25899311911 Encyclopædia Britannica, Volume 7 — Dee (Wales)

DEE (Welsh, Dyfrdwy; Lat., and in Milton, Deva), a river of Wales and England. It rises in Bala Lake, Merionethshire, which is fed by a number of small streams. Leaving the lake near the town of Bala it follows a north-easterly course to Corwen, turns thence E. by S. past Llangollen to a point near Overton, and then bends nearly north to Chester, and thereafter north-west through a great estuary opening into the Irish Sea. In the Llangollen district the Dee crosses Denbighshire, and thereafter forms the boundary of that county with Shropshire, a detached part of Flint, and Cheshire. From Bala nearly down to Overton, a distance of 35 m., during which the river falls about 330 ft., its course lies through a narrow and beautiful valley, enclosed on the south by the steep lower slopes of the Berwyn Mountains and on the north by a succession of lesser ranges. The portion known as the Vale of Llangollen is especially famous.

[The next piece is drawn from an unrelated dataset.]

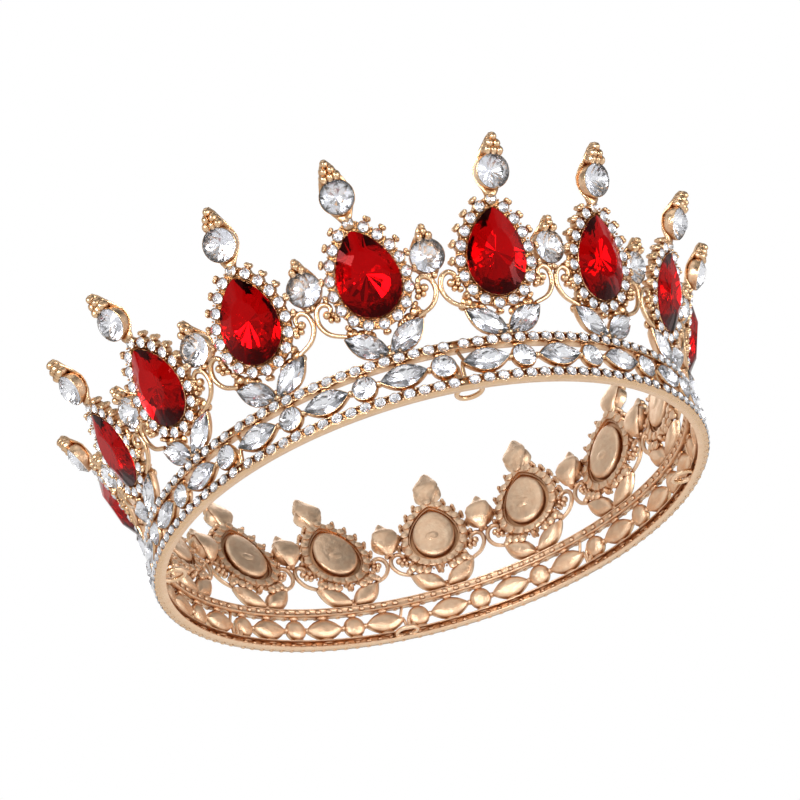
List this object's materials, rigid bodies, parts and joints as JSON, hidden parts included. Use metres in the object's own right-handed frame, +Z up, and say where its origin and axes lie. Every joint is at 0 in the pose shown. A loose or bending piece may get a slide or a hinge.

Here an aqueduct carrying the Pontcysyllte branch of the Shropshire Union canal bestrides the valley; it is a remarkable engineering work completed by Thomas Telford in 1805. The Dee has a total length of about 70 m. and a fall of 530 ft. Below Overton it debouches upon its plain track. Below Chester it follows a straight artificial channel to the estuary, and this is the only navigable portion. The estuary, which is 14 m. long, and 51/4 m. wide at its mouth, between Hilbre Point on the English and Point of Air on the Welsh side, is not a commercial highway like the neighbouring mouth of the Mersey, for though in appearance a fine natural harbour at high tide, it becomes at low tide a vast expanse of sand, through which the river meanders in a narrow channel. The navigation, however, is capable of improvement, and schemes have been set on foot to this end. The tide rushes in with great speed over the sands, and their danger is illustrated in the well-known ballad “The Sands of Dee” by Charles Kingsley. The Dee drains an area of 813 sq. m.